EXERCISE DESCRIPTION: Copy every line of the listing exactly.

-- start SOURCE EXCERPT --

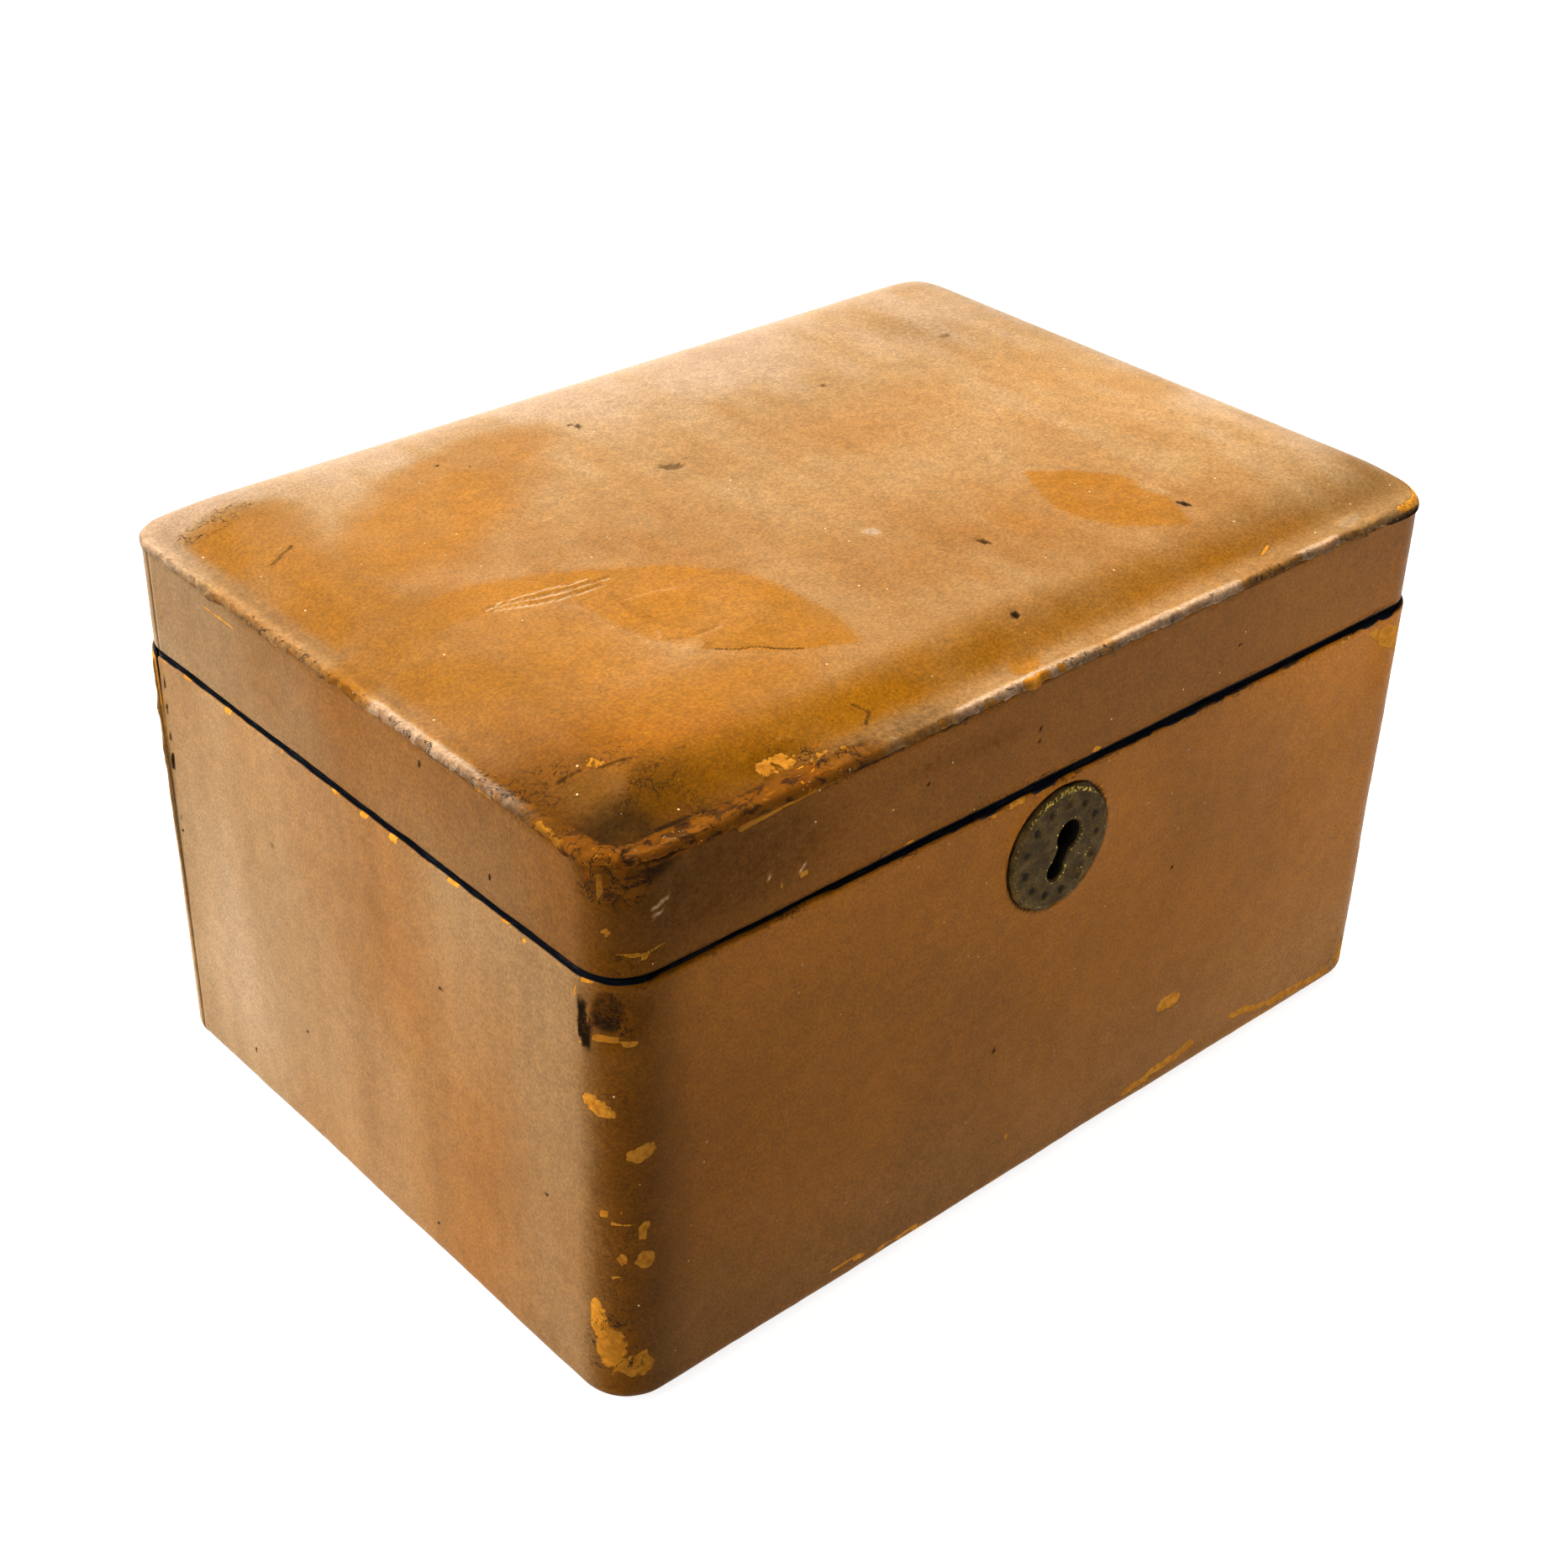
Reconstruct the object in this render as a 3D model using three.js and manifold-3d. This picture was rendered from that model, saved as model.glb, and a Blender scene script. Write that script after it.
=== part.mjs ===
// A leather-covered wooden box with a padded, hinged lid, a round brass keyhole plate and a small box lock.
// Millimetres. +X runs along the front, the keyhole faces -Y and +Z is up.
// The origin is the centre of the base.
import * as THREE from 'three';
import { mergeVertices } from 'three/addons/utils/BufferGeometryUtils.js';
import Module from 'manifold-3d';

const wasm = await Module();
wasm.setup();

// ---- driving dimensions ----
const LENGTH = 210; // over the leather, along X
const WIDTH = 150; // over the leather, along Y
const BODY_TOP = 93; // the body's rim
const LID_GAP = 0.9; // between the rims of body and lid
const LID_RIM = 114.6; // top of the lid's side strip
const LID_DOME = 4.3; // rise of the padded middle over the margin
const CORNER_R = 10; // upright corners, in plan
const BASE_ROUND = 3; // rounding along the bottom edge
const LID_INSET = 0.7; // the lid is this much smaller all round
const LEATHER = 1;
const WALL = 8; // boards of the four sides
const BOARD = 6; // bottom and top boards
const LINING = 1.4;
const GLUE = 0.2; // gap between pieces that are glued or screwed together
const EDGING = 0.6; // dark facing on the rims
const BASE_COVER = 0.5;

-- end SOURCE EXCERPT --

RESPONSE:
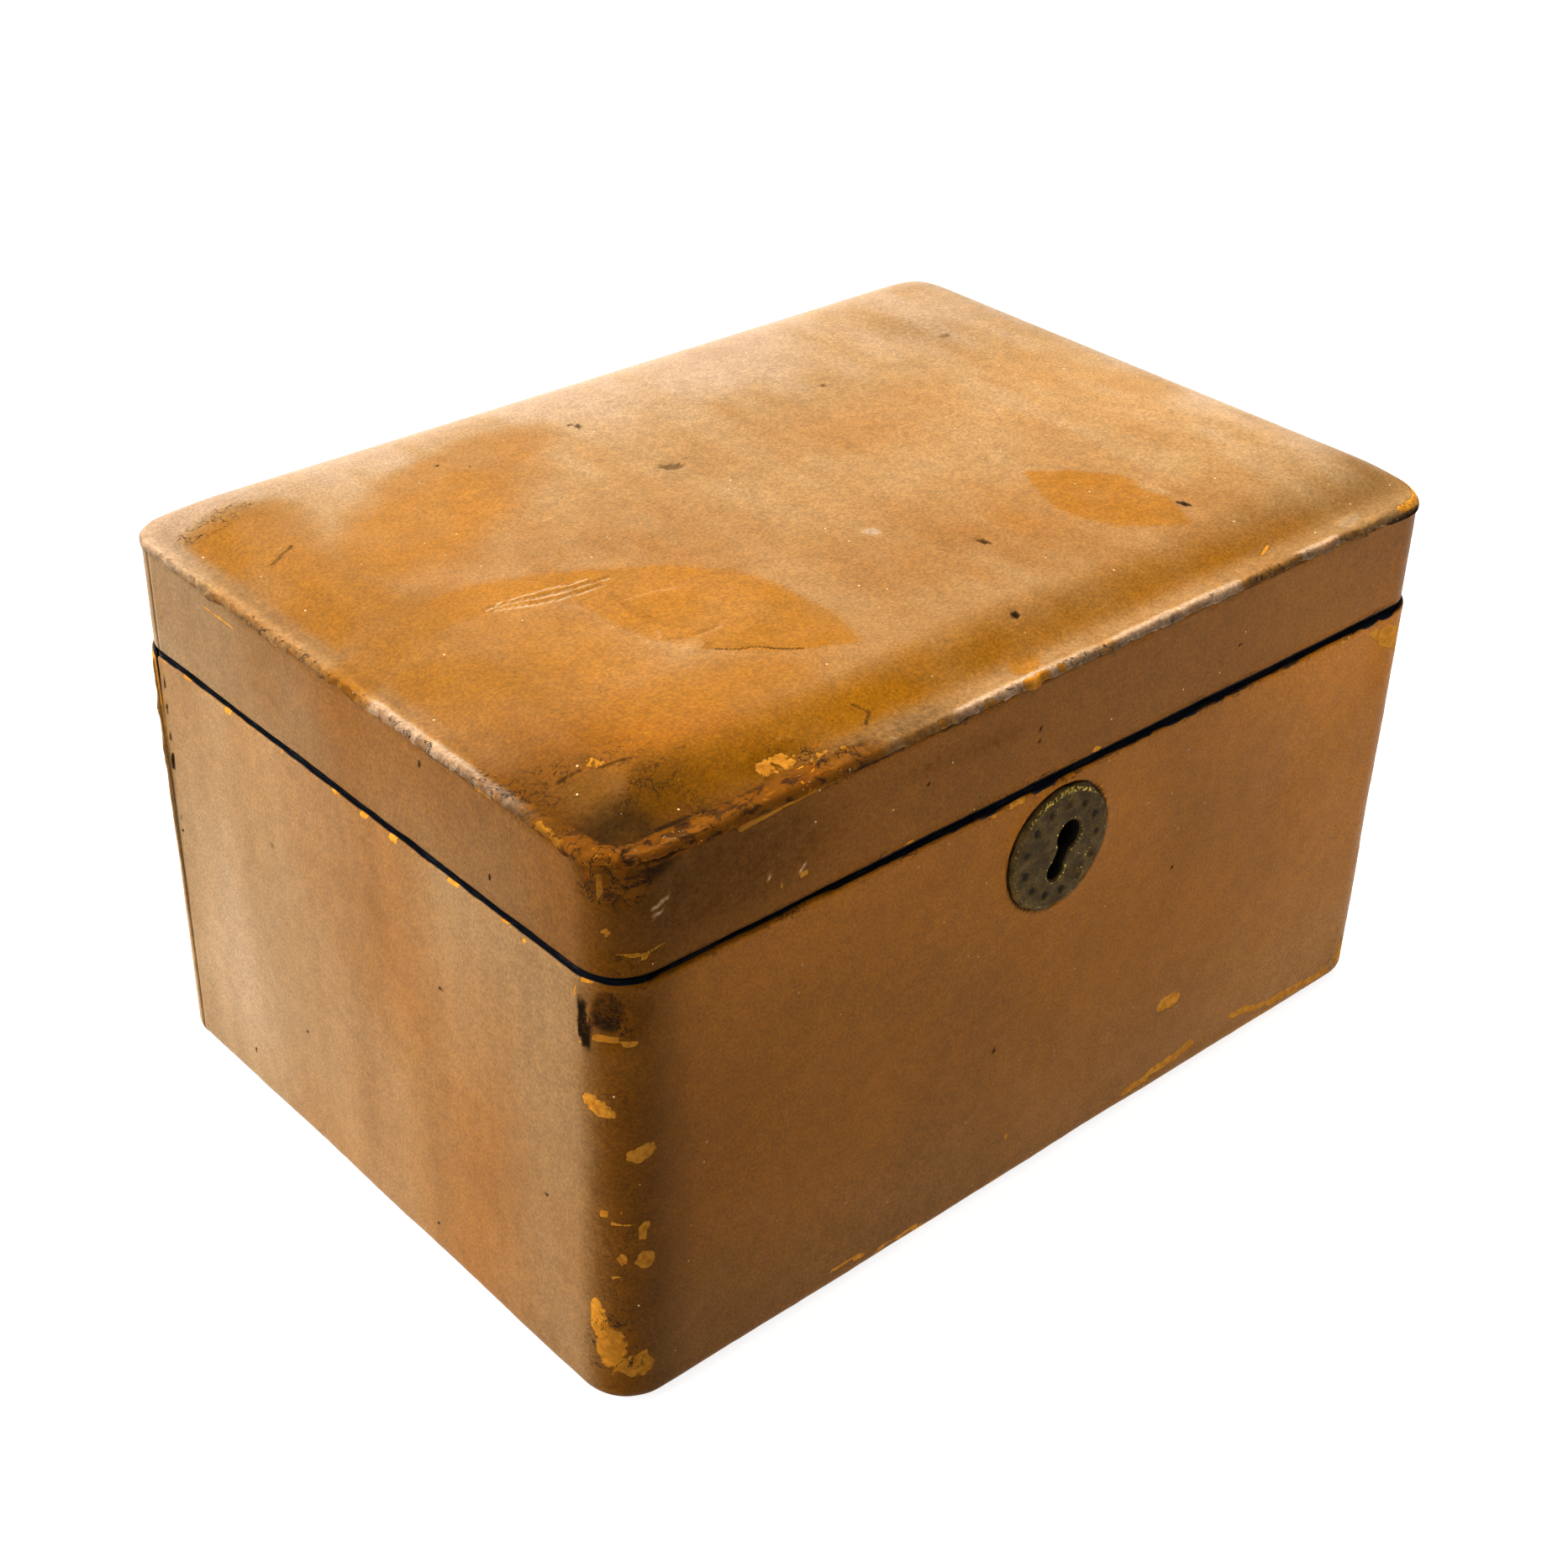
Reconstruct the object in this render as a 3D model using three.js and manifold-3d. This picture was rendered from that model, saved as model.glb, and a Blender scene script. Write that script after it.
=== part.mjs ===
// A leather-covered wooden box with a padded, hinged lid, a round brass keyhole plate and a small box lock.
// Millimetres. +X runs along the front, the keyhole faces -Y and +Z is up.
// The origin is the centre of the base.
import * as THREE from 'three';
import { mergeVertices } from 'three/addons/utils/BufferGeometryUtils.js';
import Module from 'manifold-3d';

const wasm = await Module();
wasm.setup();

// ---- driving dimensions ----
const LENGTH = 210; // over the leather, along X
const WIDTH = 150; // over the leather, along Y
const BODY_TOP = 93; // the body's rim
const LID_GAP = 0.9; // between the rims of body and lid
const LID_RIM = 114.6; // top of the lid's side strip
const LID_DOME = 4.3; // rise of the padded middle over the margin
const CORNER_R = 10; // upright corners, in plan
const BASE_ROUND = 3; // rounding along the bottom edge
const LID_INSET = 0.7; // the lid is this much smaller all round
const LEATHER = 1;
const WALL = 8; // boards of the four sides
const BOARD = 6; // bottom and top boards
const LINING = 1.4;
const GLUE = 0.2; // gap between pieces that are glued or screwed together
const EDGING = 0.6; // dark facing on the rims
const BASE_COVER = 0.5;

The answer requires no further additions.